OEO dismissed and referred to Forman on April 5, 2021 because it lacked jurisdiction to investigate the matter. Id. Forman again took no action against Malachowsky. Id. In October 2021, Plaintiff suffered adverse reactions to the mandatory COVID- 19 vaccine, id., which caused her to miss work, id. at 9. During an annual year-end meeting on May 27, 2022, Forman accused Plaintiff of accruing excessive absences, id. at 8, which prompted Plaintiff to provide Forman with “doctor’s notes for every

day [she] had missed except a few that were self-treated,” id. at 9. In a letter dated June 6, 2022, Forman and Koswener-Bochbot falsely accused Plaintiff of cancelling 618 therapy sessions and a pattern of vacation-related absences. Id. Thereafter, Plaintiff received her first ever Unsatisfactory (“U”) rating in an annual performance review on June 17, 2022. Id. Forman justified this rating at Plaintiff’s appeal hearing with misleading and false information. Id. Several of Plaintiff’s colleagues engaged in similar conduct but did not receive discipline or other adverse actions. Id. Vera Leykinda, a white woman, had a similar number of absences and received a similar letter, but did not receive a U-rating. Id.

When Dr. Kamaria Blackett-Munir, PT, and Ms. Stanislaus, OT, took maternity leave, their students did not receive services and no action was taken. Id. Additionally, Malachowsky consistently ends instructional time early yet has not been disciplined for robbing students of instructional time. Id. at 10. Because of the June 2022 U-rating, Plaintiff became “ineligible to work summer school” and, in turn, lost “pensionable income.” Id. The U-rating could also

“potentially limit DOE employment opportunities after retirement.” Id. On August 31, 2022, Plaintiff filed a dual State Division of Human Rights (“SDHR”) and Equal Employment Opportunity Commission (“EEOC”) complaint. Id. at 9. She identifies several additional acts of retaliatory adverse treatment that followed that complaint. Id. First, in October 2022, Koswener-Bochbot took Plaintiff’s “per session” caseload and gave those sessions to a white, newly hired, part- time speech therapist, Kristin McMahon. Id. Defendants continue to deny Plaintiff

“per session” opportunities, which “has resulted in a loss of approximately $10,000,” id., and adversely affects Plaintiff’s pensionable income, id. at 10. Next, on March 13, 2022, Koswener-Bochbot forced Plaintiff, but not McMahon, “to attend a meeting after school, designated for anyone that provided services to special education students.” Id. Finally, at various times during the 2022–2023 school year, when Plaintiff requested that the heat in her classroom be turned on, “they sent someone to check the temperature of the room and then sent [her] the DOE guidelines for heat,” while other teachers’ requests for heat were not “subjected to this type of scrutiny.” Id.
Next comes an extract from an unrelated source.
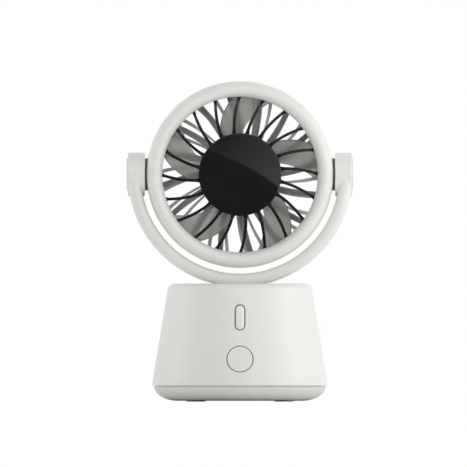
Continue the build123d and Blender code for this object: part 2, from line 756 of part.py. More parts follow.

PROCEDURAL BACKGROUND Plaintiff initiated this action on May 10, 2023. Compl. She alleges that Defendants New York City Department of Education, Forman, and Koswener- Bochbot discriminated against her and subjected her to a hostile work environment based on her race and sex and retaliated against her for complaining about the harassment and discrimination. See id. at 1, 5, 7. 10. Defendants moved to dismiss

the action on December 26, 2023. Mot. to Dismiss. LEGAL STANDARD To survive a Rule 12(b)(6) motion to dismiss, a plaintiff must “state a claim to relief that is plausible on its face.” Ashcroft v. Iqbal, 556 U.S. 662, 678 (2009) (quoting Bell Atl. Corp. v. Twombly, 550 U.S. 544, 570 (2007)). When considering a motion to dismiss under Rule 12(b)(6) for failure to state a claim, the court “accept[s] as true all factual statements alleged in the complaint and draw[s] all reasonable inferences in

favor of the non-moving party.” McCarthy v. Dun & Bradstreet Corp., 482 F.3d 184, 191 (2d Cir. 2007). In addition, pro se complaints “must be held to less stringent standards than formal pleadings drafted by lawyers.” Erickson v.